▸ **Work to do**: Transcribe only the lines of the listing below from the one holding "Continue the FreeCAD" through the one holding "obj.data.materials.append(paint.material)", inclusive, without any change.

▸ **Raw records**:
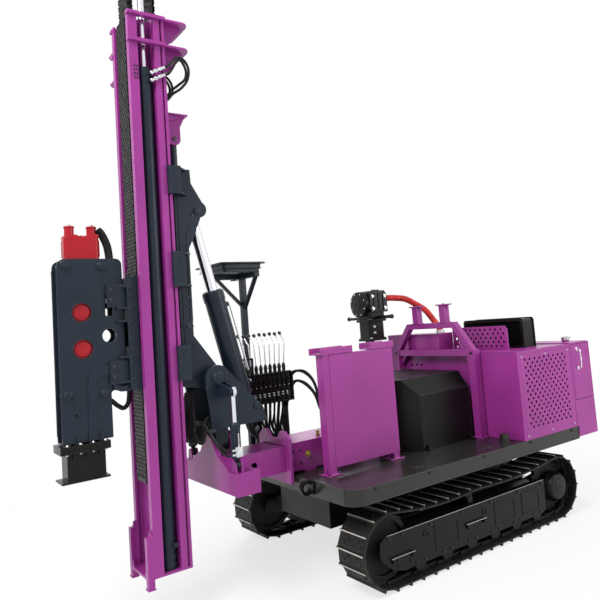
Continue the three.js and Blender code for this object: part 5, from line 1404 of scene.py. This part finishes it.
def make_carriage_details():
    """The hammer carriage's hinge bars, knuckles, shelves and bolts."""
    frame_ = Piece("carriage_bars", "blue", "hammer", bevel=0.003)
    for s in (1, -1):
        y0, y1 = span(s, 0.088, 0.114)
        # Hinge bar beside the face plate, with its knuckles.
        frame_.box(2.799, 2.815, *span(s, 0.12, 0.152), 1.8, 2.682)
        for z in (2.61, 2.54, 2.44, 2.336, 2.2, 2.055, 2.02, 1.88):
            frame_.box(2.79, 2.83, *span(s, 0.114, 0.158), z - 0.014, z + 0.014)
        frame_.cyl((2.824, s * 0.136, 1.8), (2.824, s * 0.136, 2.7), 0.016, 20)
        # Shelves from the bar to the hammer's side plate.
        for z in (2.614, 2.44, 2.336, 2.055, 1.86):
            frame_.prism("z", [(2.8, s * 0.144), (2.83, s * 0.136), (2.905, s * 0.112),
                               (2.905, s * 0.0855), (2.8, s * 0.0855)], z - 0.009, z + 0.009)
        # Curl at the lower end.
        frame_.prism("y", [(2.8, 1.8), (2.842, 1.786), (2.905, 1.79), (2.96, 1.815), (2.955, 1.85),
                           (2.9, 1.828), (2.8, 1.845)], y0, y1)
    frame_.done()
    screws = Piece("carriage_bolts", "bolt", "hammer")
    for s in (1, -1):
        for z in (1.86, 1.94, 2.5, 2.58, 2.65):
            screws.bolt((2.8, s * 0.103, z), AHEAD, 0.022)
        for z in (1.862, 1.938, 2.462, 2.538):
            screws.bolt((2.955, s * 0.1115, z + 0.05), (0, s, 0), 0.026)
        screws.lathe((2.824, s * 0.136, 2.699), UP, [(0, 0.018), (0.01, 0.018), (0.014, 0.01)], 20)
    screws.done()


def make_hammer_details():
    """The hammer frame, its breaker, the shackle and the drive cap."""
    trim = Piece("hammer_details", "blue", "hammer", bevel=0.0035, segments=3)
    for s in (1, -1):
        y0, y1 = span(s, 0.0848, 0.0935)
        # Raised band: in from the carriage, round the corner and down to the flange.
        outer = [(2.872, 2.0)] + arc(3.028, 1.888, 0.112, 90, 0, 8) + [(3.152, 1.46)]
        inner = [(3.098, 1.46)] + arc(3.012, 1.862, 0.068, 0, 90, 6) + [(2.872, 1.93)]
        trim.prism("y", outer + inner, y0, y1)
        # Ribs above the flange.
        for x in (3.231, 3.145, 3.056):
            trim.prism("y", [(x - 0.006, 1.44), (x + 0.006, 1.44), (x + 0.006, 1.505),
                             (x - 0.006, 1.505)], *span(s, 0.0848, 0.104))
        # Rims round the two ports and the lifting hole.
        for x, z, r in ((3.164, 2.425, 0.0725), (3.164, 2.145, 0.0725), (2.966, 2.232, 0.0545)):
            trim.prism("y", ring(x, z, r + 0.006, 40), *span(s, 0.0846, 0.0866),
                       holes=[ring(x, z, r, 40)])
        # Weld bead along the plate's front edge.
        trim.tube([(3.3355, s * 0.078, 1.5), (3.3355, s * 0.078, 2.76)], 0.004, 8, 0)
    # Tie bars between the two side plates.
    for x, z in ((3.28, 2.79), (3.28, 1.806), (3.017, 1.785)):
        trim.cyl((x + 0.022, -0.066, z), (x + 0.022, 0.066, z), 0.017, 18)
    trim.done()

    heads = Piece("hammer_side_bolts", "blue", "hammer", bevel=0.002)
    for s in (1, -1):
        for x, z in ((3.28, 2.793), (3.006, 2.779), (3.287, 1.806), (3.02, 1.785)):
            heads.lathe((x, s * 0.0848, z), (0, s, 0), [(0, 0.038), (0.004, 0.038), (0.006, 0.034),
                                                        (0.006, 0.03), (0.018, 0.03), (0.022, 0.026),
                                                        (0.0225, 0.004)], 30)
        heads.lathe((3.232, s * 0.0848, 1.654), (0, s, 0), [(0, 0.017), (0.004, 0.017), (0.006, 0.013)],
                    20)
    heads.done()
    # Painted shade: dark discs in the plug heads stand for their holes.
    dark = Piece("hammer_plug_hole_shadows", "shadow", "hammer")
    for s in (1, -1):
        dark.lathe((3.232, s * 0.0906, 1.654), (0, s, 0), [(0, 0.0095), (0.0004, 0.0095)], 18)
    dark.done()

    red = Piece("breaker_details", "red", "hammer", bevel=0.003)
    for x in (3.05, 3.215):
        red.lathe((x, 0, 3.09), UP, [(0, 0.04), (0.012, 0.04), (0.016, 0.036)], 32)
        red.lathe((x, 0, 3.0195), UP, [(0, 0.046), (0.01, 0.046), (0.014, 0.038)], 32)
    red.prism("y", [(3.01, 3.004), (3.262, 3.004), (3.262, 3.026), (3.245, 3.034), (3.17, 3.034),
                    (3.16, 3.024), (3.105, 3.024), (3.095, 3.036), (3.01, 3.036)], -0.058, 0.058)
    for s in (1, -1):
        for x, z in ((3.164, 2.425), (3.164, 2.145)):
            red.lathe((x, s * 0.0618, z), (0, s, 0), [(0, 0.062), (0.006, 0.062), (0.01, 0.052),
                                                      (0.0105, 0.004)], 40)
    for x0, x1 in ((3.006, 3.012), (3.258, 3.264)):
        red.box(x0 - 0.004, x1 + 0.004, -0.045, 0.045, 2.86, 2.99)
    red.done()
    tops = Piece("breaker_bolts", "zinc", "hammer")
    for x in (3.05, 3.215):
        tops.bolt((x, 0, 3.106), UP, 0.03)
    for s in (1, -1):
        tops.bolt((3.1365, s * 0.042, 3.0245), UP, 0.018)
    tops.done()

    # A bow shackle hanging in the lifting slot.
    shackle = Piece("slot_shackle", "zinc", "hammer", bevel=0.0005)
    shackle.cyl((2.932, 0.066, 2.52), (2.988, 0.066, 2.52), 0.006, 16)
    shackle.tube([(2.945, 0.066, 2.52), (2.942, 0.072, 2.494), (2.96, 0.078, 2.468),
                  (2.978, 0.072, 2.494), (2.975, 0.066, 2.52)], 0.0045, 12, 0.005)
    shackle.done()

    cap = Piece("drive_cap_details", "black", "hammer", bevel=0.003)
    for s in (1, -1):
        cap.box(3.01, 3.35, *span(s, 0.1145, 0.1175), 1.386, 1.434)
        for x in (3.08, 3.172, 3.265):
            cap.box(x - 0.006, x + 0.006, *span(s, 0.0895, 0.112), 1.34, 1.3795)
        cap.tube([(3.04, s * 0.0905, 1.181), (3.305, s * 0.0905, 1.181)], 0.004, 8, 0)
    cap.done()
    studs = Piece("drive_cap_studs", "zinc", "hammer")
    for s in (1, -1):
        for x in (3.035, 3.125, 3.215, 3.31):
            studs.bolt((x, s * 0.1035, 1.3795), DOWN, 0.018)
            studs.bolt((x, s * 0.1035, 1.4402), UP, 0.022)
    studs.done()


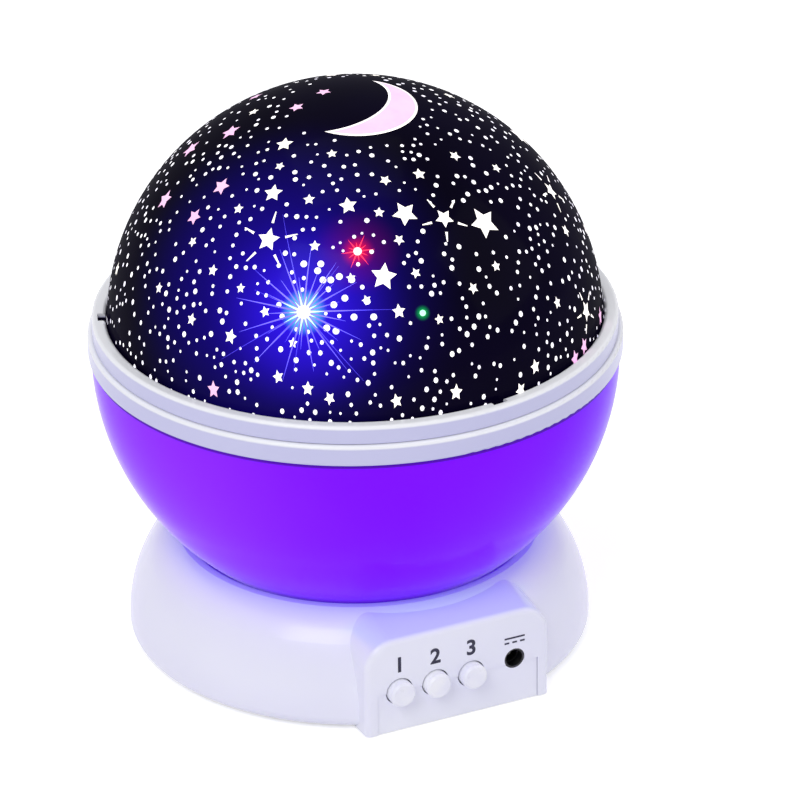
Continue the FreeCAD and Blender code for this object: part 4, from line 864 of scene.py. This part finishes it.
class AddStage(bpy.types.Operator):
    """Adds the floor, the soft lamps, the world and the camera"""
    bl_idname = "starlight.add_stage"
    bl_label = "Stage"

    def execute(self, context):
        self.floor()
        self.world(context.scene)
        for lamp in LAMPS:
            self.lamp(*lamp)
        self.camera(context.scene)
        context.scene.view_settings.view_transform = "Standard"
        return {"FINISHED"}

    def floor(self):
        deselect()
        bpy.ops.mesh.primitive_plane_add(size=8.0, location=(0, 0, -0.0002))
        obj = bpy.context.object
        obj.name = "floor"
        paint = Paint("Pale floor", (0.9, 0.9, 0.92, 1), Roughness=0.7)
        light_path = paint.nodes.new("ShaderNodeLightPath")
        seen = Wire(paint, light_path.outputs["Is Camera Ray"])
        glossy = Wire(paint, light_path.outputs["Is Glossy Ray"])
        through = Wire(paint, light_path.outputs["Is Transmission Ray"])
        shown = (seen + glossy + through).clamp()
        paint.set("Emission Color", paint.mix(shown, (0, 0, 0, 1), (0.45, 0.45, 0.45, 1)))
        paint.set("Emission Strength", 1.0)
        obj.data.materials.append(paint.material)

    def world(self, scene):
        world = bpy.data.worlds.new("Pale room")
        world.use_nodes = True
        scene.world = world
        nodes, links = world.node_tree.nodes, world.node_tree.links
        back = nodes["Background"]
        back.inputs["Color"].default_value = (1, 1, 1, 1)
        path = nodes.new("ShaderNodeLightPath")
        first = nodes.new("ShaderNodeMath")
        first.operation = "MAXIMUM"
        second = nodes.new("ShaderNodeMath")
        second.operation = "MAXIMUM"
        links.new(path.outputs["Is Camera Ray"], first.inputs[0])
        links.new(path.outputs["Is Glossy Ray"], first.inputs[1])
        links.new(first.outputs[0], second.inputs[0])
        links.new(path.outputs["Is Transmission Ray"], second.inputs[1])
        level = nodes.new("ShaderNodeMapRange")
        level.inputs["To Min"].default_value = ROOM_LIGHT
        level.inputs["To Max"].default_value = 1.0
        links.new(second.outputs[0], level.inputs["Value"])
        links.new(level.outputs[0], back.inputs["Strength"])

    def lamp(self, name, place, size, power):
        data = bpy.data.lights.new(name, "AREA")
        data.size = size
        data.energy = power
        obj = bpy.data.objects.new(name, data)
        bpy.context.scene.collection.objects.link(obj)
        obj.location = place
        aim = LAMP_AIM - Vector(place)
        obj.rotation_euler = aim.to_track_quat("-Z", "Y").to_euler()

    def camera(self, scene):
        """Stands the camera where the photograph's stood."""
        props = scene.star_stage
        data = bpy.data.cameras.new("camera")
        data.lens = props.lens
        data.sensor_width = 36.0
        data.clip_end = 20.0
        obj = bpy.data.objects.new("camera", data)
        scene.collection.objects.link(obj)
        turn, tilt, roll = (math.radians(angle) for angle in (CAMERA_TURN, CAMERA_TILT, CAMERA_ROLL))
        right = Vector((math.cos(turn), math.sin(turn), 0))
        level = Vector((-math.sin(turn), math.cos(turn), 0))
        forward = level * math.cos(tilt) - Vector((0, 0, math.sin(tilt)))
        up = right.cross(forward)
        across = right * math.cos(roll) + up * math.sin(roll)
        rise = up * math.cos(roll) - right * math.sin(roll)
        shift = across * SHIFT_ACROSS * MM + rise * SHIFT_UP * MM
        place = Vector((0, 0, SHIFT_Z * MM)) - shift - forward * props.distance
        turned = Matrix((across, rise, -forward)).transposed()
        obj.matrix_world = Matrix.Translation(place) @ turned.to_4x4()
        scene.camera = obj


class StarlightPanel(bpy.types.Panel):
    """Lists the steps that dress the projector"""
    bl_idname = "VIEW3D_PT_starlight"
    bl_label = "Star night light"
    bl_space_type = "VIEW_3D"
    bl_region_type = "UI"
    bl_category = "Star light"

    def draw(self, context):
        scene = context.scene
        for group, names in ((scene.star_dome, ("dome_colour", "dot_count", "dot_size", "seed")),
                             (scene.star_body, ("base_colour", "ring_colour", "bowl_colour")),
                             (scene.star_stage, ("lens", "distance"))):
            for name in names:
                self.layout.prop(group, name)
        for step in STEPS:
            self.layout.operator(step.bl_idname)


STEPS = (AddStage, DressBody, DressInside, DressDome, AddStars, AddDots, AddFlares, AddMarks)
GROUPS = {"star_dome": StarDomeProps, "star_body": BodyProps, "star_stage": StageProps}


def register():
    for group in GROUPS.values():
        bpy.utils.register_class(group)
    for step in STEPS + (StarlightPanel,):
        bpy.utils.register_class(step)
    for name, group in GROUPS.items():
        setattr(bpy.types.Scene, name, PointerProperty(type=group))


def unregister():
    for name in GROUPS:
        delattr(bpy.types.Scene, name)
    for step in reversed(STEPS + (StarlightPanel,)):
        bpy.utils.unregister_class(step)
    for group in GROUPS.values():
        bpy.utils.unregister_class(group)


def main():
    register()
    bpy.ops.starlight.add_stage()
    bpy.ops.starlight.dress_body()
    bpy.ops.starlight.dress_inside()
    bpy.ops.starlight.dress_dome()
    bpy.ops.starlight.add_stars()
    bpy.ops.starlight.add_dots()
    bpy.ops.starlight.add_flares()
    bpy.ops.starlight.add_marks()


if __name__ == "__main__":
    main()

▸ **The reply**:
Continue the FreeCAD and Blender code for this object: part 4, from line 864 of scene.py. This part finishes it.
class AddStage(bpy.types.Operator):
    """Adds the floor, the soft lamps, the world and the camera"""
    bl_idname = "starlight.add_stage"
    bl_label = "Stage"

    def execute(self, context):
        self.floor()
        self.world(context.scene)
        for lamp in LAMPS:
            self.lamp(*lamp)
        self.camera(context.scene)
        context.scene.view_settings.view_transform = "Standard"
        return {"FINISHED"}

    def floor(self):
        deselect()
        bpy.ops.mesh.primitive_plane_add(size=8.0, location=(0, 0, -0.0002))
        obj = bpy.context.object
        obj.name = "floor"
        paint = Paint("Pale floor", (0.9, 0.9, 0.92, 1), Roughness=0.7)
        light_path = paint.nodes.new("ShaderNodeLightPath")
        seen = Wire(paint, light_path.outputs["Is Camera Ray"])
        glossy = Wire(paint, light_path.outputs["Is Glossy Ray"])
        through = Wire(paint, light_path.outputs["Is Transmission Ray"])
        shown = (seen + glossy + through).clamp()
        paint.set("Emission Color", paint.mix(shown, (0, 0, 0, 1), (0.45, 0.45, 0.45, 1)))
        paint.set("Emission Strength", 1.0)
        obj.data.materials.append(paint.material)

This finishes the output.